→ Data extract:

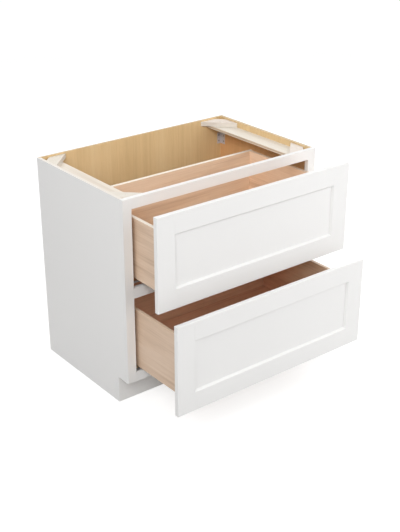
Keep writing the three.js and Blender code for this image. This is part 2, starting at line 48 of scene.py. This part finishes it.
AXES = {"X": Vector((1, 0, 0)), "Y": Vector((0, 1, 0)), "Z": Vector((0, 0, 1))}

# ----------------------------------------------------------------------------------------------
# Colours. They are linear and are written as they should look in plain light. A wood's colours
# run from its dark figure to its light one, and a core's are those of its layers by turns.
# ----------------------------------------------------------------------------------------------

# Some of these colours also carry painted light or painted shade; each such place says so.
WHITE = (0.852, 0.845, 0.834)

BIRCH = ((0.700, 0.495, 0.245), (0.810, 0.590, 0.315), (0.860, 0.655, 0.375))
# Painted shade: the side panels' veneer turns darker and more orange downwards, to BIRCH_SHADED,
# between the heights of PAINTED_SHADE_HEIGHTS. It stands in for the shade and warm bounce light
# under the braces.
BIRCH_SHADED = ((0.680, 0.375, 0.170), (0.765, 0.440, 0.208), (0.800, 0.500, 0.250))
BIRCH_CORE = ((0.520, 0.390, 0.230), (0.680, 0.540, 0.360))
PAINTED_SHADE_HEIGHTS = (0.80, 0.85)  # heights between which the side panels' veneer turns darker downwards

DRAWER_WOOD = ((0.570, 0.400, 0.278), (0.722, 0.540, 0.400), (0.790, 0.618, 0.482))
DRAWER_BACK_WOOD = ((0.545, 0.402, 0.293), (0.682, 0.541, 0.415), (0.740, 0.608, 0.490))
DRAWER_END_GRAIN = (0.70, 0.84)  # shares of the board's first two colours
# Top edges of the drawer boards. The dull one is painted shade, for the lower drawer and the right
# sides. The pale one is partly the edge wood's own paler tone and partly painted highlight.
PAINTED_SHADE_RIM = ((0.690, 0.525, 0.385), (0.770, 0.605, 0.465))
PALE_RIM_AND_HIGHLIGHT = ((0.850, 0.770, 0.660), (0.890, 0.830, 0.740))
RIMS = {"bottom": PAINTED_SHADE_RIM, "top": PALE_RIM_AND_HIGHLIGHT}
# Painted light: the faces inside a box are lifted lighter than the same wood outside, against the
# shade they lie in. Painted shade: near the lower drawer's back they turn darker and redder.
DRAWER_INSIDE_PAINTED_LIGHT = (1.16, 1.13, 1.09)  # tint of the faces inside a box
DEEP_SHADE = (1.00, 0.81, 0.75)  # further tint of those near the lower drawer's back
DEEP_SHADE_REACH = (0.26, 0.10)  # from that back, where it starts and where it is full

# Painted light: the right brace and corner blocks are the same wood as the left ones, made lighter
# for the light that falls on that side.
PALE_WOOD_RIGHT_PAINTED_LIGHTER = {
    "left": ((0.640, 0.560, 0.465), (0.765, 0.700, 0.605), (0.820, 0.770, 0.690)),
    "right": ((0.680, 0.610, 0.520), (0.810, 0.755, 0.665), (0.860, 0.820, 0.745)),
}
PALE_CORE = ((0.560, 0.450, 0.330), (0.800, 0.720, 0.610))
BLOCK_WOOD_RIGHT_PAINTED_LIGHTER = {
    "left": ((0.650, 0.585, 0.485), (0.710, 0.655, 0.565), (0.750, 0.700, 0.625)),
    "right": ((0.730, 0.640, 0.560), (0.800, 0.725, 0.660), (0.840, 0.780, 0.720)),
}
CREAM_CORE = ((0.700, 0.635, 0.550), (0.790, 0.745, 0.690))

ZINC = (0.700, 0.675, 0.700)
SLIDE_STEEL = (0.480, 0.470, 0.475)
SCREW_STEEL = (0.330, 0.320, 0.320)
GREY_PLASTIC = (0.250, 0.255, 0.270)
RUBBER = (0.800, 0.810, 0.820)

# ----------------------------------------------------------------------------------------------
# Screws and bumpers: radius and rise of the heads, thickness of the sheets that they sit on, and
# their places on the pieces that carry them.
# ----------------------------------------------------------------------------------------------

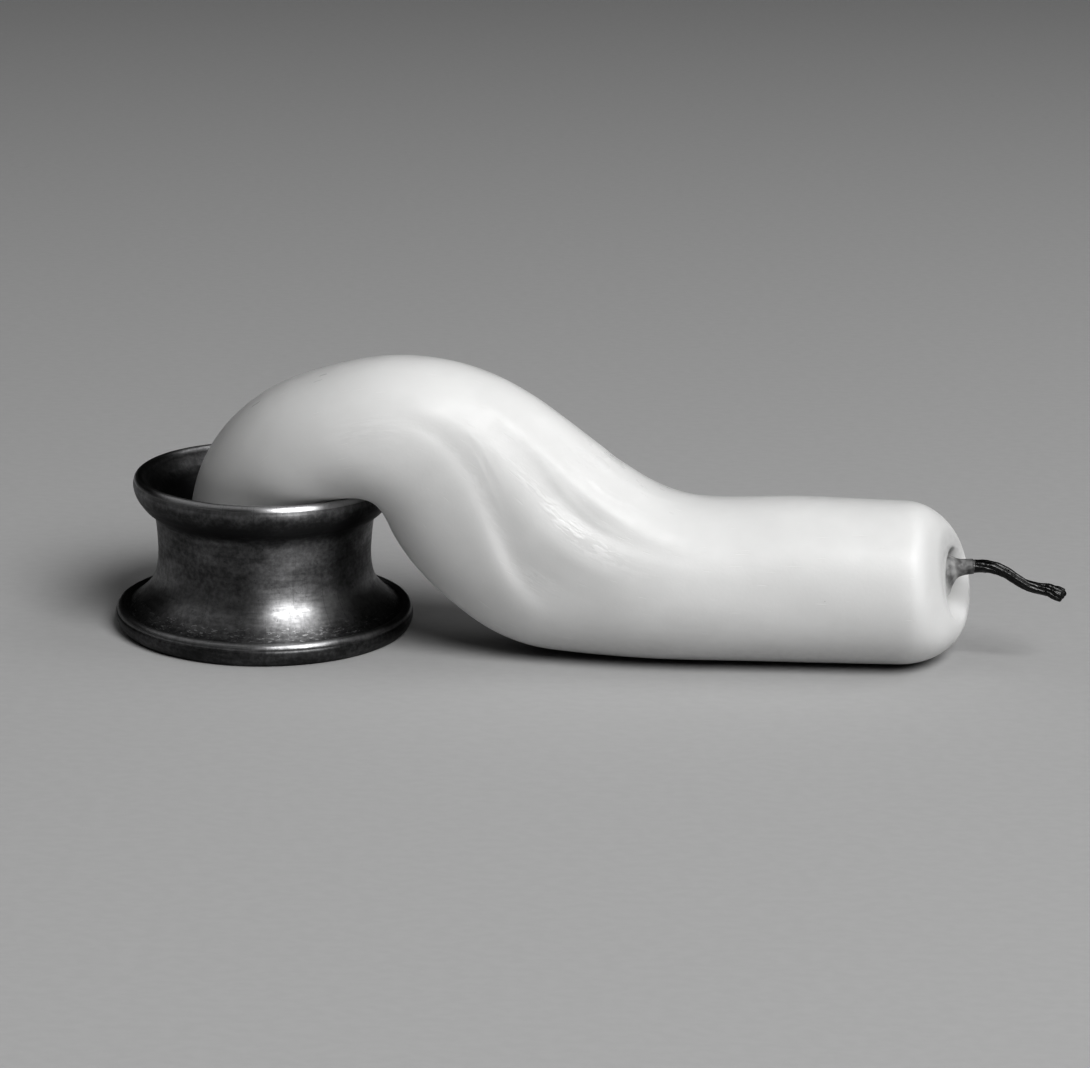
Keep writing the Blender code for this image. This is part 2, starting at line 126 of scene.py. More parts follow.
# Folds that run down the slumped stretch. Angles go round a section: 90 on the outer side of
# the bend, 180 on the near side (-Y), 270 on the inner side. Each fold is a row of stations:
# distance along the candle, angle, height (less than nothing in a crease), and how far it spreads
# towards larger and towards smaller angles.
FOLDS = (
    # deepest crease, steep on its lower side, ending in a point
    ((0.0385, 153.0, 0.0, 4.5, 6.0), (0.0430, 159.0, -0.00016, 4.2, 6.0),
     (0.0500, 171.0, -0.00022, 3.8, 8.0), (0.0550, 180.5, -0.00030, 3.4, 9.0),
     (0.0600, 192.0, -0.00050, 3.0, 7.5), (0.0630, 198.5, -0.00032, 3.2, 7.5),
     (0.0670, 205.0, 0.0, 5.0, 8.0)),
    # low ridge along that crease
    ((0.0375, 161.0, 0.0, 9.0, 4.0), (0.0430, 166.0, 0.00008, 9.0, 4.0),
     (0.0520, 182.0, 0.00012, 10.0, 4.0), (0.0600, 199.0, 0.00020, 10.0, 3.4),
     (0.0645, 208.0, 0.0, 9.0, 4.0)),
    # hollow where the crease runs out
    ((0.0600, 188.0, 0.0, 10.0, 6.0), (0.0655, 191.5, -0.00028, 12.0, 5.0),
     (0.0740, 196.0, 0.0, 12.0, 8.0)),
    # broad ridge down the middle of the slump
    ((0.0390, 148.0, 0.0, 8.0, 10.0), (0.0450, 153.5, 0.00018, 8.0, 9.0),
     (0.0520, 162.0, 0.00030, 8.0, 8.5), (0.0590, 167.5, 0.00038, 6.0, 7.5),
     (0.0660, 171.0, 0.00036, 4.5, 7.5), (0.0710, 172.5, 0.00018, 4.5, 8.0),
     (0.0760, 174.0, 0.0, 6.0, 8.0)),
    # long crease above it
    ((0.0420, 132.0, 0.0, 6.0, 6.0), (0.0500, 141.0, -0.00009, 6.0, 5.0),
     (0.0580, 147.5, -0.00020, 5.5, 5.0), (0.0670, 151.0, -0.00026, 4.5, 4.8),
     (0.0750, 152.5, -0.00018, 5.0, 5.0), (0.0840, 150.0, 0.0, 6.0, 6.0)),
    # upper ridge
    ((0.0430, 126.0, 0.0, 7.0, 6.0), (0.0500, 134.5, 0.00012, 6.0, 5.0),
     (0.0600, 139.5, 0.00016, 5.0, 4.5), (0.0680, 140.5, 0.00013, 4.5, 4.0),
     (0.0750, 141.0, 0.0, 6.0, 5.0)),
    # faint ridge near the top
    ((0.0540, 113.0, 0.0, 3.0, 3.5), (0.0630, 114.8, 0.00008, 3.2, 4.0),
     (0.0720, 113.0, 0.0, 3.0, 3.5)),
    # fainter ridge above that
    ((0.0560, 101.0, 0.0, 3.0, 4.0), (0.0640, 101.5, 0.00006, 2.8, 4.0),
     (0.0720, 101.0, 0.0, 3.0, 4.0)),
    # far side: a soft ridge
    ((0.0380, 62.0, 0.0, 12.0, 8.0), (0.0550, 40.0, 0.00025, 12.0, 8.0),
     (0.0720, 22.0, 0.0, 12.0, 8.0)),
    # far side: the crease below it
    ((0.0400, 44.0, 0.0, 8.0, 10.0), (0.0550, 20.0, -0.00030, 8.0, 10.0),
     (0.0700, 4.0, 0.0, 8.0, 10.0)),
)
ROUNDING = 0.0016               # over which the run of a fold is rounded off at its stations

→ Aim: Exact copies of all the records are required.

→ Solution:
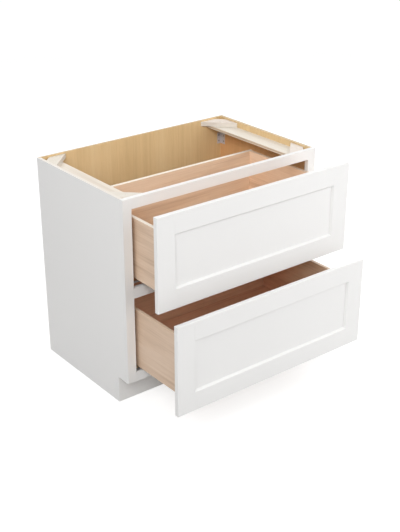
Keep writing the three.js and Blender code for this image. This is part 2, starting at line 48 of scene.py. This part finishes it.
AXES = {"X": Vector((1, 0, 0)), "Y": Vector((0, 1, 0)), "Z": Vector((0, 0, 1))}

# ----------------------------------------------------------------------------------------------
# Colours. They are linear and are written as they should look in plain light. A wood's colours
# run from its dark figure to its light one, and a core's are those of its layers by turns.
# ----------------------------------------------------------------------------------------------

# Some of these colours also carry painted light or painted shade; each such place says so.
WHITE = (0.852, 0.845, 0.834)

BIRCH = ((0.700, 0.495, 0.245), (0.810, 0.590, 0.315), (0.860, 0.655, 0.375))
# Painted shade: the side panels' veneer turns darker and more orange downwards, to BIRCH_SHADED,
# between the heights of PAINTED_SHADE_HEIGHTS. It stands in for the shade and warm bounce light
# under the braces.
BIRCH_SHADED = ((0.680, 0.375, 0.170), (0.765, 0.440, 0.208), (0.800, 0.500, 0.250))
BIRCH_CORE = ((0.520, 0.390, 0.230), (0.680, 0.540, 0.360))
PAINTED_SHADE_HEIGHTS = (0.80, 0.85)  # heights between which the side panels' veneer turns darker downwards

DRAWER_WOOD = ((0.570, 0.400, 0.278), (0.722, 0.540, 0.400), (0.790, 0.618, 0.482))
DRAWER_BACK_WOOD = ((0.545, 0.402, 0.293), (0.682, 0.541, 0.415), (0.740, 0.608, 0.490))
DRAWER_END_GRAIN = (0.70, 0.84)  # shares of the board's first two colours
# Top edges of the drawer boards. The dull one is painted shade, for the lower drawer and the right
# sides. The pale one is partly the edge wood's own paler tone and partly painted highlight.
PAINTED_SHADE_RIM = ((0.690, 0.525, 0.385), (0.770, 0.605, 0.465))
PALE_RIM_AND_HIGHLIGHT = ((0.850, 0.770, 0.660), (0.890, 0.830, 0.740))
RIMS = {"bottom": PAINTED_SHADE_RIM, "top": PALE_RIM_AND_HIGHLIGHT}
# Painted light: the faces inside a box are lifted lighter than the same wood outside, against the
# shade they lie in. Painted shade: near the lower drawer's back they turn darker and redder.
DRAWER_INSIDE_PAINTED_LIGHT = (1.16, 1.13, 1.09)  # tint of the faces inside a box
DEEP_SHADE = (1.00, 0.81, 0.75)  # further tint of those near the lower drawer's back
DEEP_SHADE_REACH = (0.26, 0.10)  # from that back, where it starts and where it is full

# Painted light: the right brace and corner blocks are the same wood as the left ones, made lighter
# for the light that falls on that side.
PALE_WOOD_RIGHT_PAINTED_LIGHTER = {
    "left": ((0.640, 0.560, 0.465), (0.765, 0.700, 0.605), (0.820, 0.770, 0.690)),
    "right": ((0.680, 0.610, 0.520), (0.810, 0.755, 0.665), (0.860, 0.820, 0.745)),
}
PALE_CORE = ((0.560, 0.450, 0.330), (0.800, 0.720, 0.610))
BLOCK_WOOD_RIGHT_PAINTED_LIGHTER = {
    "left": ((0.650, 0.585, 0.485), (0.710, 0.655, 0.565), (0.750, 0.700, 0.625)),
    "right": ((0.730, 0.640, 0.560), (0.800, 0.725, 0.660), (0.840, 0.780, 0.720)),
}
CREAM_CORE = ((0.700, 0.635, 0.550), (0.790, 0.745, 0.690))

ZINC = (0.700, 0.675, 0.700)
SLIDE_STEEL = (0.480, 0.470, 0.475)
SCREW_STEEL = (0.330, 0.320, 0.320)
GREY_PLASTIC = (0.250, 0.255, 0.270)
RUBBER = (0.800, 0.810, 0.820)

# ----------------------------------------------------------------------------------------------
# Screws and bumpers: radius and rise of the heads, thickness of the sheets that they sit on, and
# their places on the pieces that carry them.
# ----------------------------------------------------------------------------------------------

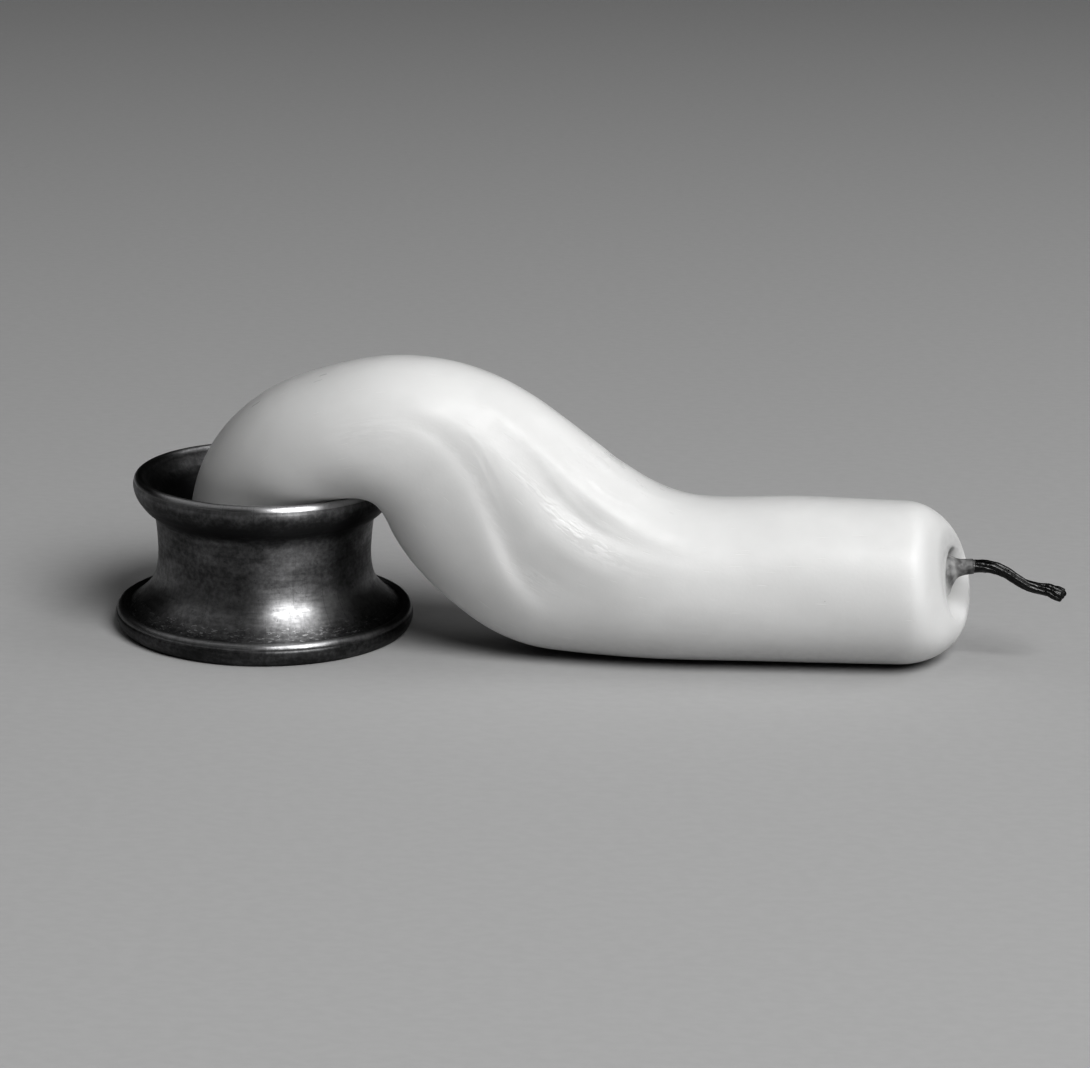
Keep writing the Blender code for this image. This is part 2, starting at line 126 of scene.py. More parts follow.
# Folds that run down the slumped stretch. Angles go round a section: 90 on the outer side of
# the bend, 180 on the near side (-Y), 270 on the inner side. Each fold is a row of stations:
# distance along the candle, angle, height (less than nothing in a crease), and how far it spreads
# towards larger and towards smaller angles.
FOLDS = (
    # deepest crease, steep on its lower side, ending in a point
    ((0.0385, 153.0, 0.0, 4.5, 6.0), (0.0430, 159.0, -0.00016, 4.2, 6.0),
     (0.0500, 171.0, -0.00022, 3.8, 8.0), (0.0550, 180.5, -0.00030, 3.4, 9.0),
     (0.0600, 192.0, -0.00050, 3.0, 7.5), (0.0630, 198.5, -0.00032, 3.2, 7.5),
     (0.0670, 205.0, 0.0, 5.0, 8.0)),
    # low ridge along that crease
    ((0.0375, 161.0, 0.0, 9.0, 4.0), (0.0430, 166.0, 0.00008, 9.0, 4.0),
     (0.0520, 182.0, 0.00012, 10.0, 4.0), (0.0600, 199.0, 0.00020, 10.0, 3.4),
     (0.0645, 208.0, 0.0, 9.0, 4.0)),
    # hollow where the crease runs out
    ((0.0600, 188.0, 0.0, 10.0, 6.0), (0.0655, 191.5, -0.00028, 12.0, 5.0),
     (0.0740, 196.0, 0.0, 12.0, 8.0)),
    # broad ridge down the middle of the slump
    ((0.0390, 148.0, 0.0, 8.0, 10.0), (0.0450, 153.5, 0.00018, 8.0, 9.0),
     (0.0520, 162.0, 0.00030, 8.0, 8.5), (0.0590, 167.5, 0.00038, 6.0, 7.5),
     (0.0660, 171.0, 0.00036, 4.5, 7.5), (0.0710, 172.5, 0.00018, 4.5, 8.0),
     (0.0760, 174.0, 0.0, 6.0, 8.0)),
    # long crease above it
    ((0.0420, 132.0, 0.0, 6.0, 6.0), (0.0500, 141.0, -0.00009, 6.0, 5.0),
     (0.0580, 147.5, -0.00020, 5.5, 5.0), (0.0670, 151.0, -0.00026, 4.5, 4.8),
     (0.0750, 152.5, -0.00018, 5.0, 5.0), (0.0840, 150.0, 0.0, 6.0, 6.0)),
    # upper ridge
    ((0.0430, 126.0, 0.0, 7.0, 6.0), (0.0500, 134.5, 0.00012, 6.0, 5.0),
     (0.0600, 139.5, 0.00016, 5.0, 4.5), (0.0680, 140.5, 0.00013, 4.5, 4.0),
     (0.0750, 141.0, 0.0, 6.0, 5.0)),
    # faint ridge near the top
    ((0.0540, 113.0, 0.0, 3.0, 3.5), (0.0630, 114.8, 0.00008, 3.2, 4.0),
     (0.0720, 113.0, 0.0, 3.0, 3.5)),
    # fainter ridge above that
    ((0.0560, 101.0, 0.0, 3.0, 4.0), (0.0640, 101.5, 0.00006, 2.8, 4.0),
     (0.0720, 101.0, 0.0, 3.0, 4.0)),
    # far side: a soft ridge
    ((0.0380, 62.0, 0.0, 12.0, 8.0), (0.0550, 40.0, 0.00025, 12.0, 8.0),
     (0.0720, 22.0, 0.0, 12.0, 8.0)),
    # far side: the crease below it
    ((0.0400, 44.0, 0.0, 8.0, 10.0), (0.0550, 20.0, -0.00030, 8.0, 10.0),
     (0.0700, 4.0, 0.0, 8.0, 10.0)),
)
ROUNDING = 0.0016               # over which the run of a fold is rounded off at its stations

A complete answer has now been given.